Der überpfarrliche Personaleinsatz war eines von sechs Praxisbeispielen auf der Tagung „Berufe(n). Kirchliche Rollen neu denken“, die vom 21. bis 23. Februar in Loccum stattfand. Es war nach 2014 und 2016 bereits die dritte Tagung, die die  Ökumenebeauftragten der hannoverschen Landeskirche und des Bistums Hildesheim gemeinsam mit dem Arbeitsfeld Missionarische Dienste, mit „Kirche2. Eine ökumenische Bewegung“ und der Evangelischen Akademie Loccum veranstalteten.

Knapp 90 Teilnehmende aus ganz Deutschland und Österreich diskutierten über aktuelle Entwicklungen innerhalb der kirchlichen Berufe angesichts des gesellschaftlichen und kirchlichen Wandels. Ausgangspunkt waren Gesichter und Geschichten, die einen lebendigen Eindruck vermittelten, was sich aktuell verändert. Die evangelische Gemeindekuratorin, die das Gesicht der Kirche vor Ort zwischen Kirchenvorstand und Pfarramt ist Die katholische Beerdigungleiterin, die über 70 Beerdigungen im Jahr gestaltet. Beides Tätigkeiten mit hohem Engagement, Kompetenz und Leidenschaft – jenseits von Hauptamtlichkeit. Da war die Kirchenmusikerin, die die Herausforderungen zwischen etablierter Kirchenmusik und Pop-Kultur in den evangelischen Gemeinden im Zusammenspiel von Haupt- Neben- und Ehrenamt hervorhob. Der betriebswirtschaftlich kompetente Verwaltungsbeauftragte in der katholischen Kirche, der Verwaltungskräfte zur Entlastung der pastoralen Arbeit in den Pfarreien schult.   Und ein  Kulturwissenschaftler, der als Intendant eine evangelische Literaturkirche betreibt.

Klar wurde: Wenn neue Berufe im kirchlichen Raum geschaffen werden, erhöht das oft die Fachlichkeit und Qualität kirchlicher Arbeit merklich. Wo sich Aufgaben zwischen beruflich Tätigen und ehrenamtlich Engagierten verschieben, müssen die Rollen neu sortiert werden.

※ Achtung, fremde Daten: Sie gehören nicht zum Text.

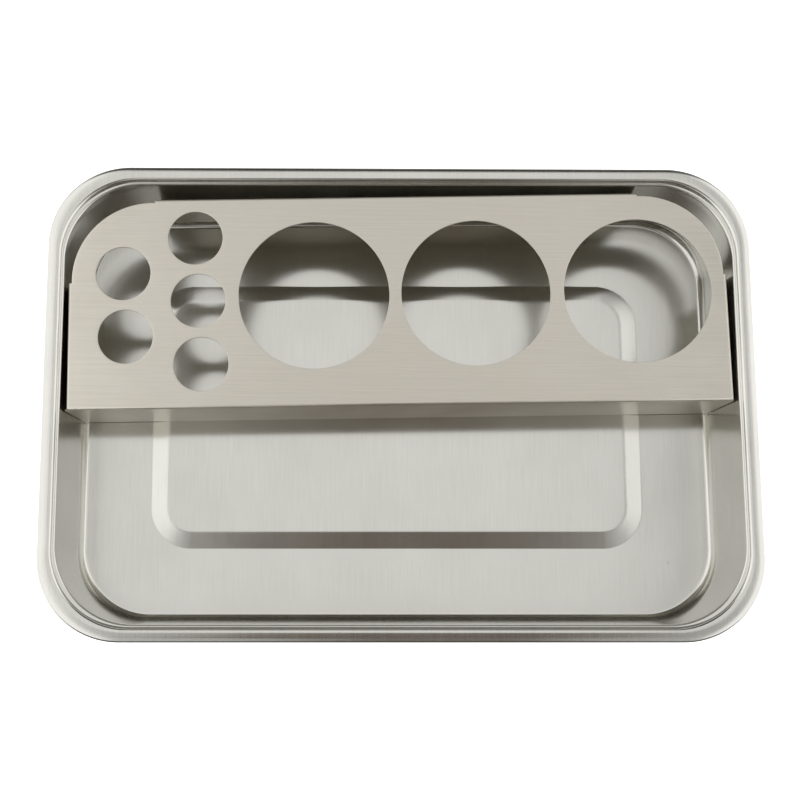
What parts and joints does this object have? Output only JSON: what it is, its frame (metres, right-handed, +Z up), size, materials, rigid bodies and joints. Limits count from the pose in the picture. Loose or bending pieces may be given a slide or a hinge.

Der lebendige Austausch zwischen evangelischen und römisch-katholischen Akteur*innen zeigte deutlich, dass es an allen Orten viele Entwicklungen gibt, die mit Leidenschaft und Freude an Veränderungen vorangetrieben werden. Das dies kein neues Phänomen ist, machten kirchengeschichtliche Spotlights deutlich: Berufe sind aufgekommen und dann auch wieder verschwunden. Berufliche Vielfalt hat es schon immer gegeben – als Reaktion auf gesellschaftlichen Herausforderungen und kirchliche Aufbrüche.

 „Kirche muss heute von den Adressaten her gedacht werden“, so Domkapitular Martin Wilk, Leiter der Hauptabteilung Personal und Seelsorge im Bistum Hildesheim. Es gehe darum, Haltungen und Wahrnehmungen zu verändern. Das hat Konsequenzen für die Rolle der Berufstätigen. Sie sind Förderer, Begleiter und Ausbilder für die Christen vor Ort.  Wo diese Verantwortung für Gemeindeleitung, Seelsorge und Beerdigungsdienste übernehmen, brauche es eine andere Sprachregelung als „Ehrenamt“.  

Kirchenrat Helmut Aßmann, verantwortlich für Aus-, Fort- und Weiterbildung in der Evangelisch-lutherischen Landeskirche, sprach sich für eine Spreizung der kirchlichen Berufe aus. Er betonte zugleich, dass Menschen und Botschaft, nicht Strukturen und Berufsbilder entscheidend seien.  Aufgabe der Kirche sei es, Räume zu schaffen, in denen sich die vielfältigen Berufungen der Menschen gestalten können.

Beide waren sich einig: Sendung, Vertrauen und Risikobereitschaft sind die Wegweiser in die Zukunft. So lässt sich Kirche ökumenisch nach vorne denken.